Work to do:
Look for the string "frame" in every line, and copy each line that has it.

--

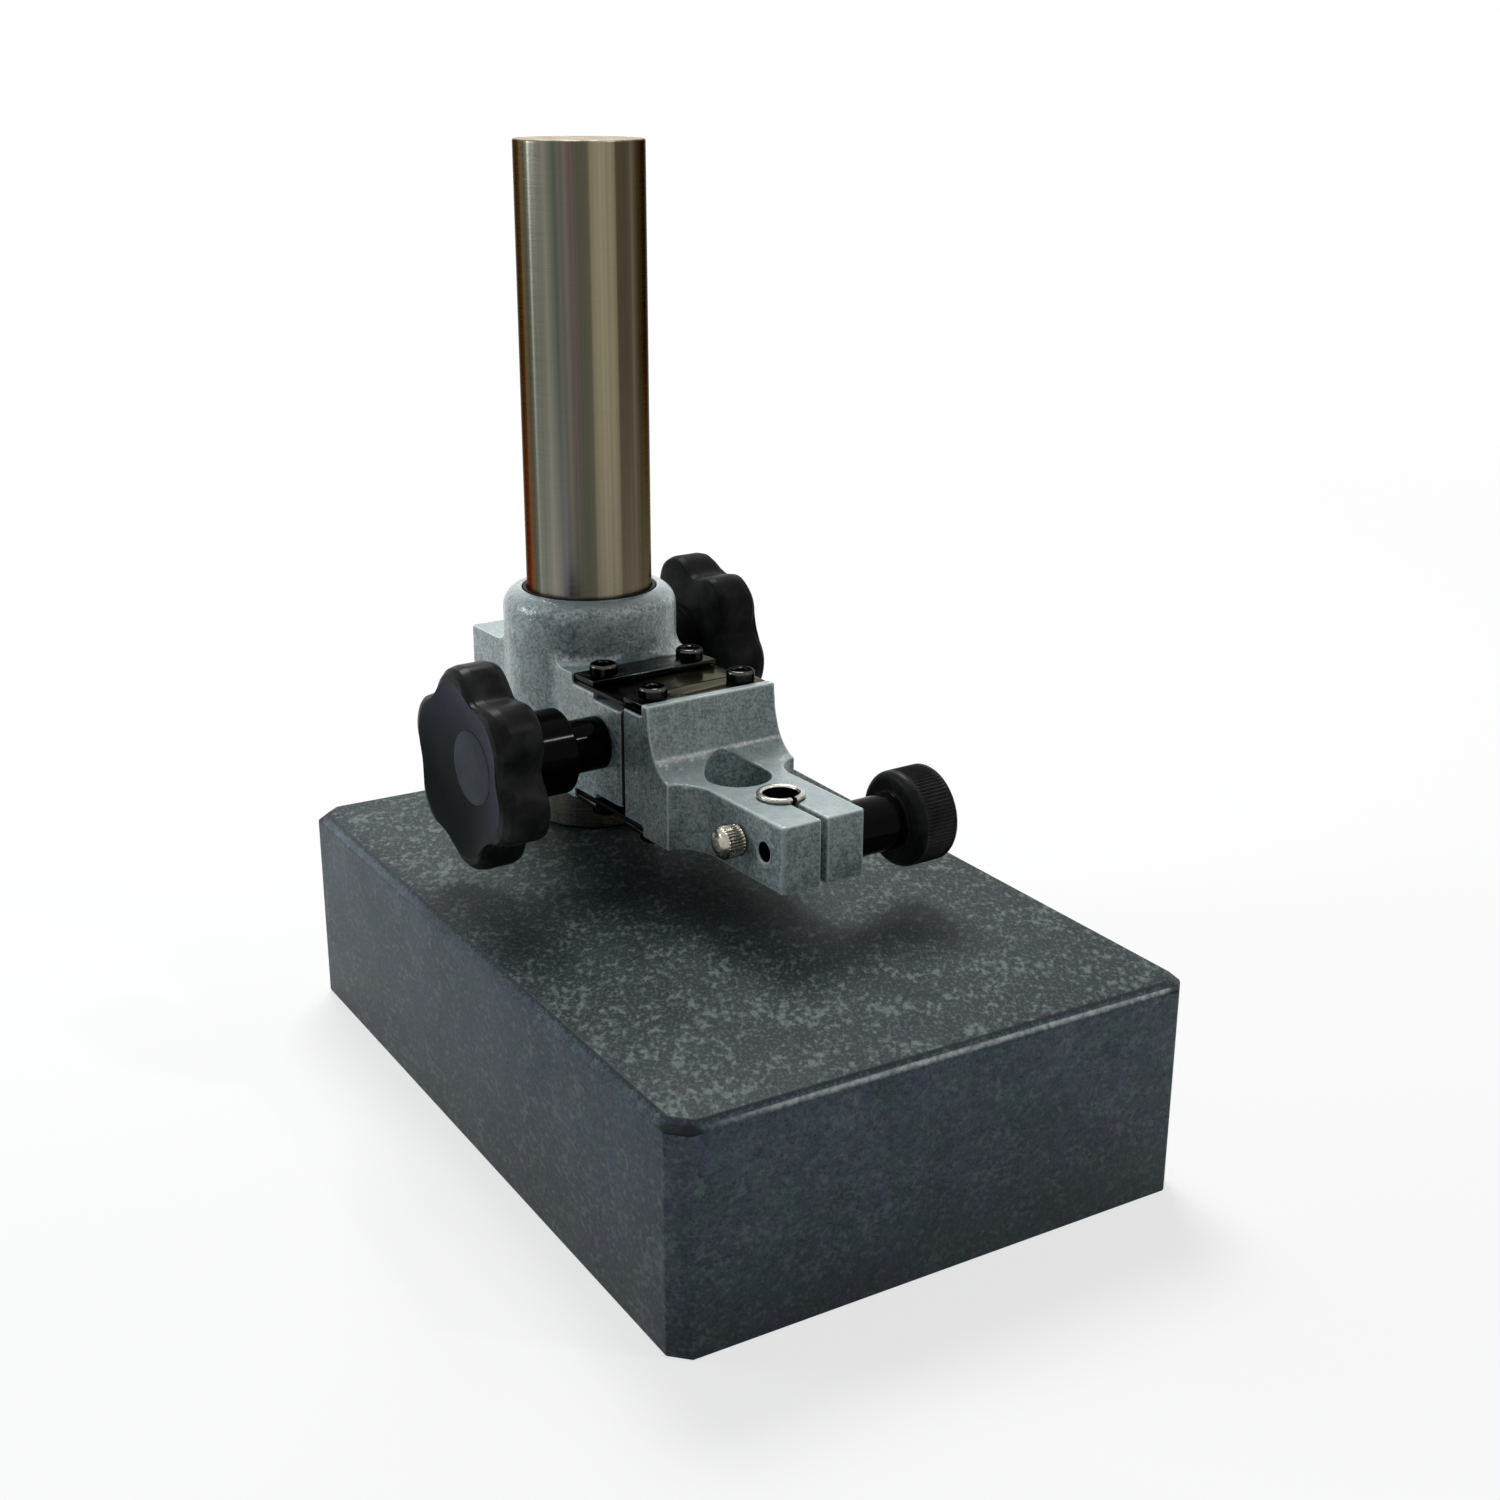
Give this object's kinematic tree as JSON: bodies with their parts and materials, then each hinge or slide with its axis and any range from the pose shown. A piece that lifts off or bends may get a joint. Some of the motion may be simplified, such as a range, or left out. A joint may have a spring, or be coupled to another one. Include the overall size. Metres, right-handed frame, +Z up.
{
  "type": "granite comparator stand",
  "caption": "Granite comparator stand with a steel column and a clamping bracket whose fine-adjusting front arm holds a dial gauge by its stem.",
  "frame": {"origin": "centre of the granite block's underside", "axes": "+X to the right along the block's short front face, +Y from the front towards the column, +Z up along the column"},
  "size_m": [0.15, 0.245, 0.2583],
  "materials": {
    "granite": "lapped dark grey-green granite with pale speckle",
    "ground_steel": "ground and polished steel",
    "hammered_paint": "light blue-grey hammered enamel on a casting",
    "black_plastic": "moulded black plastic",
    "black_oxide": "black oxide",
    "spring_steel": "dark polished spring steel",
    "nickel": "bright nickel plate",
    "zinc_steel": "zinc plated steel"
  },
  "bodies": {
    "base": {"granite_base": "granite", "column": "ground_steel", "column_bolt": "zinc_steel", "column_bolt_washer": "zinc_steel"},
    "liner": {"collar_liner": "black_plastic"},
    "bracket": {"bracket": "hammered_paint", "upper_strip_rear": "spring_steel", "lower_strip_rear": "spring_steel", "upper_screw_rear_left": "black_oxide", "upper_screw_rear_right": "black_oxide", "lower_screw_rear_left": "black_oxide", "lower_screw_rear_right": "black_oxide", "feed_sleeve": "black_plastic", "clamp_spacer": "black_plastic"},
    "springs": {"upper_leaf_spring": "spring_steel", "lower_leaf_spring": "spring_steel"},
    "front_arm": {"front_arm": "hammered_paint", "upper_strip_front": "spring_steel", "lower_strip_front": "spring_steel", "upper_screw_front_left": "black_oxide", "upper_screw_front_right": "black_oxide", "lower_screw_front_left": "black_oxide", "lower_screw_front_right": "black_oxide", "stem_bush": "nickel"},
    "fine_feed": {"feed_spindle": "zinc_steel", "feed_knob": "black_plastic", "feed_knob_cap": "black_plastic", "feed_knob_grub": "black_oxide", "feed_ring": "zinc_steel"},
    "column_clamp": {"clamp_screw": "zinc_steel", "clamp_knob": "black_plastic", "clamp_knob_cap": "black_plastic"},
    "stem_clamp": {"stem_clamp_screw": "black_oxide", "stem_clamp_knob": "black_plastic"},
    "set_screw": {"bush_set_screw": "nickel"}
  },
  "joints": [
    {"name": "column_slide", "type": "slide", "parent": "base", "child": "liner", "axis": [0, 0, 1], "range_m": [-0.0083, 0.126]},
    {"name": "column_swivel", "type": "hinge", "parent": "liner", "child": "bracket", "pos_m": [0, 0.0707, 0.0757], "axis": [0, 0, 1], "continuous": true},
    {"name": "fine_feed_lift", "type": "slide", "parent": "bracket", "child": "front_arm", "axis": [0, 0, 1], "range_m": [-0.00045, 0.00045]},
    {"name": "fine_feed_turn", "type": "hinge", "parent": "bracket", "child": "fine_feed", "pos_m": [0.00233, 0.03027, 0.097], "axis": [0.9983, 0.0576, 0], "range_deg": [-60, 60]},
    {"name": "spring_flex", "type": "slide", "parent": "bracket", "child": "springs", "axis": [0, 0, 1], "range_m": [-0.00023, 0.00023]},
    {"name": "column_clamp_turn", "type": "hinge", "parent": "bracket", "child": "column_clamp", "pos_m": [-0.00159, 0.09825, 0.0987], "axis": [0.9983, 0.0576, 0], "range_deg": [0, 180]},
    {"name": "stem_clamp_turn", "type": "hinge", "parent": "front_arm", "child": "stem_clamp", "pos_m": [0.00636, -0.03952, 0.08505], "axis": [0.9983, 0.0576, 0], "range_deg": [0, 180]},
    {"name": "set_screw_turn", "type": "hinge", "parent": "front_arm", "child": "set_screw", "pos_m": [0.00572, -0.02854, 0.08505], "axis": [-0.9983, -0.0576, 0], "range_deg": [0, 180]}
  ],
  "couplings": [
    {"joint": "fine_feed_turn", "follows": "fine_feed_lift", "rad_per_m": -2325.6},
    {"joint": "spring_flex", "follows": "fine_feed_lift", "ratio": 0.5}
  ]
}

--

Task response:
Give this object's kinematic tree as JSON: bodies with their parts and materials, then each hinge or slide with its axis and any range from the pose shown. A piece that lifts off or bends may get a joint. Some of the motion may be simplified, such as a range, or left out. A joint may have a spring, or be coupled to another one. Include the overall size. Metres, right-handed frame, +Z up.
  "frame": {"origin": "centre of the granite block's underside", "axes": "+X to the right along the block's short front face, +Y from the front towards the column, +Z up along the column"},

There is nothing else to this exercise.